La CDC est désormais sous la menace d’un mandatement d’office et aussi d’une mise sous tutelle. La confiance en la CDC et le développement économique de la Corse sont fragilisés car les prêteurs n’aiment guère les mauvais payeurs et les investisseurs ne sont pas enclins à s’installer sur un territoire dont les institutions locales paraissent peu fiables et d’une naturel belliqueux.
La Commission Européenne a désormais un prétexte rêvé pour se montrer encore plus intraitable dans son appréciation du respect de la concurrence par les DSP maritime et aérienne.
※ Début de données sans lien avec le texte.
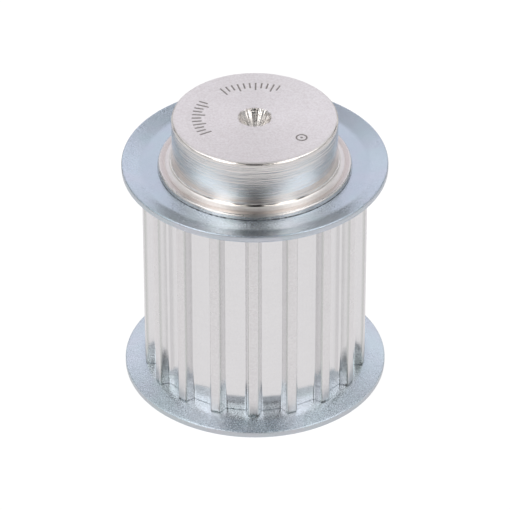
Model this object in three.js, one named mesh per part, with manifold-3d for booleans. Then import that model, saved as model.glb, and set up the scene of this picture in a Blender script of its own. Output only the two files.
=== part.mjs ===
// Timing belt pulley: an 18-tooth, 5 mm pitch trapezoidal-tooth pulley for a 25 mm wide belt.
// Three pieces: one turned and hobbed aluminium body (toothed section, plain hub and the two
// rolled-over retaining lips) and two dished zinc-plated steel flanges held by those lips.
//
// Millimetres, +Z up along the axis of rotation, origin on the axis in the plane of the rear face.
// The plain hub stands at the top.

import * as THREE from "three";
import { mergeVertices } from "three/addons/utils/BufferGeometryUtils.js";
import Module from "manifold-3d";

// ---- belt and tooth sizes -------------------------------------------------------------------
const TEETH = 18;
const PITCH = 5; // mm along the pitch circle
const PITCH_DIAMETER = (TEETH * PITCH) / Math.PI; // 28.648
const PITCH_LINE_TO_TIP = 1.23; // pitch diameter minus outside diameter
const TIP_R = (PITCH_DIAMETER - PITCH_LINE_TO_TIP) / 2; // 13.709
const GROOVE_DEPTH = 1.25;
const GROOVE_BOTTOM_WIDTH = 2.5;
const FLANK_DEG = 25; // each flank from the groove's centre line
const TIP_ROUND = 0.3;
const ROOT_ROUND = 0.3;
const FIRST_TOOTH_DEG = 269.2; // direction of one tooth's centre line, measured from +X

// ---- body lengths ----------------------------------------------------------------------------
const OVERALL = 36;
const HUB_R = 10;
const HUB_CHAMFER = 0.15;
const STEP_TOP = 29.8; // where the hub meets the front lip; also the width over both flanges
const LIP_R = 11.75; // rolled-over lip
const LIP_HEIGHT = 0.65;
const LIP_ROUND = 0.3;
const SEAT_R = 11.05; // turned seat that the flange bore sits on
const LIP_LINE_R = 11.05; // fine circular groove that the rolling tool leaves in the lip's face
const LIP_LINE_WIDTH = 0.16;
const LIP_LINE_DEPTH = 0.07;

// ---- flanges ---------------------------------------------------------------------------------
const SHEET = 0.85;
const FLANGE_R = 16.1;
const FLANGE_BORE_R = 11.1;
const KINK_R = 13.9; // where the flat ring turns into the cone
const RIM_ROUND = 0.16;
const SEAT_GAP = 0.01; // between the flange's faces and the shoulders that hold it

const FLAT_OUT = STEP_TOP - LIP_HEIGHT; // 29.15, outer face of the front flange's flat ring
const FLAT_IN = FLAT_OUT - SHEET; // 28.30, its belt side
const REAR_FLAT_OUT = LIP_HEIGHT;
const REAR_FLAT_IN = REAR_FLAT_OUT + SHEET; // 1.50

// ---- centre-drilled ends ---------------------------------------------------------------------
const CENTRE_MOUTH_R = 2.0;
const CENTRE_PILOT_R = 0.85;
const CENTRE_CONE_DEPTH = (CENTRE_MOUTH_R - CENTRE_PILOT_R) / Math.tan(Math.PI / 6);
const CENTRE_PILOT_DEPTH = 3.6;
const CENTRE_TIP_DEPTH = CENTRE_PILOT_DEPTH + CENTRE_PILOT_R * Math.tan((31 * Math.PI) / 180);

const ROUND_SEGMENTS = 108;

// ---- materials -------------------------------------------------------------------------------
const aluminium = new THREE.MeshStandardMaterial({
  name: "turned_aluminium",
  color: 0xd2d0d4,
  metalness: 1,
  roughness: 0.36,
});
const zincFront = new THREE.MeshStandardMaterial({
  name: "zinc_plated_steel",
  color: 0xb9c3cd,
  metalness: 1,
  roughness: 0.3,
});
const zincRear = zincFront.clone();

// ---- helpers ---------------------------------------------------------------------------------
const wasm = await Module();
wasm.setup();

// A closed geometry with only positions and shared vertices.
function welded(geometry) {
  const g = geometry.index ? geometry.toNonIndexed() : geometry.clone();
  const bare = new THREE.BufferGeometry().setAttribute(
    "position",
    g.getAttribute("position"),
  );
  return mergeVertices(bare, 1e-4);
}

function toSolid(geometry) {
  const g = welded(geometry);
  return new wasm.Manifold(
    new wasm.Mesh({
      numProp: 3,
      vertProperties: new Float32Array(g.attributes.position.array),
      triVerts: new Uint32Array(g.index.array),
    }),
  );
}

function fromSolid(solid) {
  const m = solid.getMesh();
  const points = new Float32Array(m.numVert * 3);
  for (let i = 0; i < m.numVert; i++)
    for (let k = 0; k < 3; k++)
      points[3 * i + k] = m.vertProperties[i * m.numProp + k];
  const g = new THREE.BufferGeometry();
  g.setAttribute("position", new THREE.BufferAttribute(points, 3));
  g.setIndex(new THREE.BufferAttribute(new Uint32Array(m.triVerts), 1));
  g.computeVertexNormals();
  return g;
}

// Revolves [r, z] points about the Z axis.
function revolve(profile, segments = ROUND_SEGMENTS) {
  const g = new THREE.LatheGeometry(
    profile.map(([r, z]) => new THREE.Vector2(r, z)),
    segments,
  );
  g.rotateX(Math.PI / 2);
  return g;
}

// Points of a fillet of radius r at corner b between a and c, in `steps` chords.
function fillet(a, b, c, r, steps) {
  const va = new THREE.Vector2(a[0] - b[0], a[1] - b[1]).normalize();
  const vc = new THREE.Vector2(c[0] - b[0], c[1] - b[1]).normalize();
  const half = Math.acos(THREE.MathUtils.clamp(va.dot(vc), -1, 1)) / 2;
  const t = r / Math.tan(half);
  const mid = va.clone().add(vc).normalize();
  const centre = new THREE.Vector2(b[0], b[1]).addScaledVector(mid, r / Math.sin(half));
  const p0 = new THREE.Vector2(b[0], b[1]).addScaledVector(va, t).sub(centre);
  const p1 = new THREE.Vector2(b[0], b[1]).addScaledVector(vc, t).sub(centre);
  const a0 = Math.atan2(p0.y, p0.x);
  let da = Math.atan2(p1.y, p1.x) - a0;
  while (da > Math.PI) da -= 2 * Math.PI;
  while (da < -Math.PI) da += 2 * Math.PI;
  const out = [];
  for (let i = 0; i <= steps; i++) {
    const t1 = a0 + (da * i) / steps;
    out.push([centre.x + r * Math.cos(t1), centre.y + r * Math.sin(t1)]);
  }
  return out;
}

// ---- toothed section -------------------------------------------------------------------------
// One groove, drawn with its centre line along +Y: tip corner, root corner, root corner, tip corner.
const flank = Math.tan(THREE.MathUtils.degToRad(FLANK_DEG));
const rootY = TIP_R - GROOVE_DEPTH;
const halfBottom = GROOVE_BOTTOM_WIDTH / 2;
let tipY = TIP_R;
for (let i = 0; i < 30; i++) {
  const x = halfBottom + (tipY - rootY) * flank;
  tipY = Math.sqrt(TIP_R * TIP_R - x * x);
}
const tipX = halfBottom + (tipY - rootY) * flank;

function toothedOutline() {
  const points = [];
  const step = (2 * Math.PI) / TEETH;
  const landEnd = Math.PI / 2 - step / 2; // tooth centre line, seen from the groove's own frame
  const landMid = [TIP_R * Math.cos(landEnd), TIP_R * Math.sin(landEnd)];
  const half = [
    ...fillet([-halfBottom, rootY], [-tipX, tipY], [-landMid[0], landMid[1]], TIP_ROUND, 3).reverse(),
    ...fillet([-tipX, tipY], [-halfBottom, rootY], [halfBottom, rootY], ROOT_ROUND, 3),
  ];
  const groove = [
    [-landMid[0], landMid[1]],
    ...half,
    ...half.map(([x, y]) => [-x, y]).reverse(),
  ];
  for (let k = 0; k < TEETH; k++) {
    const turn =
      THREE.MathUtils.degToRad(FIRST_TOOTH_DEG) + step / 2 + k * step - Math.PI / 2;
    const c = Math.cos(turn), s = Math.sin(turn);
    // The groove's own points run clockwise, so they are taken backwards.
    const ring = groove.slice().reverse();
    for (const [x, y] of ring) points.push([x * c - y * s, x * s + y * c]);
  }
  return points;
}

function toothedSection() {
  const shape = new THREE.Shape(
    toothedOutline().map(([x, y]) => new THREE.Vector2(x, y)),
  );
  const g = new THREE.ExtrudeGeometry(shape, {
    depth: FLAT_IN - REAR_FLAT_IN,
    bevelEnabled: false,
    steps: 1,
  });
  g.translate(0, 0, REAR_FLAT_IN);
  return g;
}

// ---- turned core: centre drillings, hub, lips and flange seats ---------------------------------
function lipEnd(zFace, inward) {
  // The lip's outer corner and its face, for the end whose face is at zFace; inward is the
  // direction along Z from that face into the body.
  return {
    face: [
      [LIP_LINE_R - LIP_LINE_WIDTH / 2, zFace],
      [LIP_LINE_R, zFace + inward * LIP_LINE_DEPTH],
      [LIP_LINE_R + LIP_LINE_WIDTH / 2, zFace],
      [LIP_R - LIP_ROUND, zFace],
    ],
    edge: [
      [LIP_R - LIP_ROUND * 0.29, zFace + inward * LIP_ROUND * 0.29],
      [LIP_R, zFace + inward * LIP_ROUND],
    ],
  };
}

function turnedCore() {
  const rear = lipEnd(0, 1);
  const front = lipEnd(STEP_TOP, -1);
  return revolve([
    [0, CENTRE_TIP_DEPTH],
    [CENTRE_PILOT_R, CENTRE_PILOT_DEPTH],
    [CENTRE_PILOT_R, CENTRE_CONE_DEPTH],
    [CENTRE_MOUTH_R, 0],
    ...rear.face,
    ...rear.edge,
    [LIP_R, REAR_FLAT_OUT - SEAT_GAP],
    [SEAT_R, REAR_FLAT_OUT - SEAT_GAP],
    [SEAT_R, FLAT_OUT + SEAT_GAP],
    [LIP_R, FLAT_OUT + SEAT_GAP],
    ...front.edge.slice().reverse(),
    ...front.face.slice().reverse(),
    [HUB_R, STEP_TOP],
    [HUB_R, OVERALL - HUB_CHAMFER],
    [HUB_R - HUB_CHAMFER, OVERALL],
    [CENTRE_MOUTH_R, OVERALL],
    [CENTRE_PILOT_R, OVERALL - CENTRE_CONE_DEPTH],
    [CENTRE_PILOT_R, OVERALL - CENTRE_PILOT_DEPTH],
    [0, OVERALL - CENTRE_TIP_DEPTH],
  ]);
}

function pulleyBody() {
  const whole = toSolid(toothedSection()).add(toSolid(turnedCore()));
  return fromSolid(whole);
}

// ---- flange ----------------------------------------------------------------------------------
// Drawn as the hub-side flange with its belt side at the bottom; the rear one is turned over.
function flangeGeometry() {
  const zIn = FLAT_IN + SEAT_GAP;
  const zOut = FLAT_OUT - SEAT_GAP;
  const rimTop = STEP_TOP;
  const rimBottom = STEP_TOP - 0.89;
  const slope = (rimTop - zOut) / (FLANGE_R - KINK_R);
  const profile = [
    [FLANGE_BORE_R + 0.1, zIn],
    [KINK_R - 0.25, zIn],
    [KINK_R + 0.05, zIn + 0.02],
    [KINK_R + 0.35, zIn + 0.1],
    [FLANGE_R - RIM_ROUND * 0.8, rimBottom - RIM_ROUND * 0.25],
    [FLANGE_R, rimBottom + RIM_ROUND * 0.5],
    [FLANGE_R, rimTop - RIM_ROUND],
    [FLANGE_R - RIM_ROUND * 0.3, rimTop - RIM_ROUND * 0.3],
    [FLANGE_R - RIM_ROUND, rimTop],
    [FLANGE_R - RIM_ROUND * 2, rimTop - RIM_ROUND * slope],
    [KINK_R + 0.22, zOut + 0.09],
    [KINK_R - 0.05, zOut + 0.02],
    [KINK_R - 0.35, zOut],
    [FLANGE_BORE_R, zOut],
    [FLANGE_BORE_R, zIn + 0.1],
    [FLANGE_BORE_R + 0.1, zIn],
  ];
  return revolve(profile);
}

// ---- assembly --------------------------------------------------------------------------------
const pulley = new THREE.Group();
pulley.name = "timing_belt_pulley";

const body = new THREE.Mesh(pulleyBody(), aluminium);
body.name = "pulley_body";
pulley.add(body);

const hubSideFlange = new THREE.Mesh(flangeGeometry(), zincFront);
hubSideFlange.name = "hub_side_flange";
pulley.add(hubSideFlange);

const rearSeat = new THREE.Group();
rearSeat.position.z = STEP_TOP; // the rear flange is the same pressing, turned over end for end
rearSeat.rotation.x = Math.PI;
const rearFlange = new THREE.Mesh(flangeGeometry(), zincRear);
rearFlange.name = "rear_flange";
rearSeat.add(rearFlange);
pulley.add(rearSeat);

export default pulley;
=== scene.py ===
import math

import bpy
import numpy as np
from mathutils import Matrix, Vector


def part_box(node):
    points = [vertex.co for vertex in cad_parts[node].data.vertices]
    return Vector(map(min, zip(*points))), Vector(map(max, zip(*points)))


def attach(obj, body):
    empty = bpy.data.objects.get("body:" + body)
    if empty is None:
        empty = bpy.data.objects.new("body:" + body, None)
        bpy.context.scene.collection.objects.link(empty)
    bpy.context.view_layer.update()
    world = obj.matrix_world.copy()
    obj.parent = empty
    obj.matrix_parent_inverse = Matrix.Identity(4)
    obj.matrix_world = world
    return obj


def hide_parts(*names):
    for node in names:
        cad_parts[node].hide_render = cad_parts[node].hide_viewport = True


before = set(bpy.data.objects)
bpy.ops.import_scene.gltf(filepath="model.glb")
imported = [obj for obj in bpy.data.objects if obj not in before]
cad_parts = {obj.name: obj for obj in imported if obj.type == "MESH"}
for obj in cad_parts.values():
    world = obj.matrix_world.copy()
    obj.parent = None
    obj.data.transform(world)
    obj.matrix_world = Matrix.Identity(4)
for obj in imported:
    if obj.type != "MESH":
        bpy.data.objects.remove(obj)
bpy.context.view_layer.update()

lo_b, hi_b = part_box("pulley_body")
lo_f, hi_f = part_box("hub_side_flange")
lo_r, hi_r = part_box("rear_flange")

MM = 0.001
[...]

La confrontation avec l’Etat donne du grain à moudre aux nationalistes les plus intransigeants qui, depuis des mois, ne manquent pas une occasion de pointer du doigt et dénoncer le reniement des fondamentaux du combat nationaliste et l’impuissance face à l’Etat qu’ils estiment lire dans la politique de la majorité siméoniste.

Enfin, L’opinion toujours versatile et dont une bonne partie a voté Gilles Simeoni parce qu’il représentait pour elle l’apaisement, risque de se lasser ou s’irriter s’il persiste dans la confrontation avec l’Etat.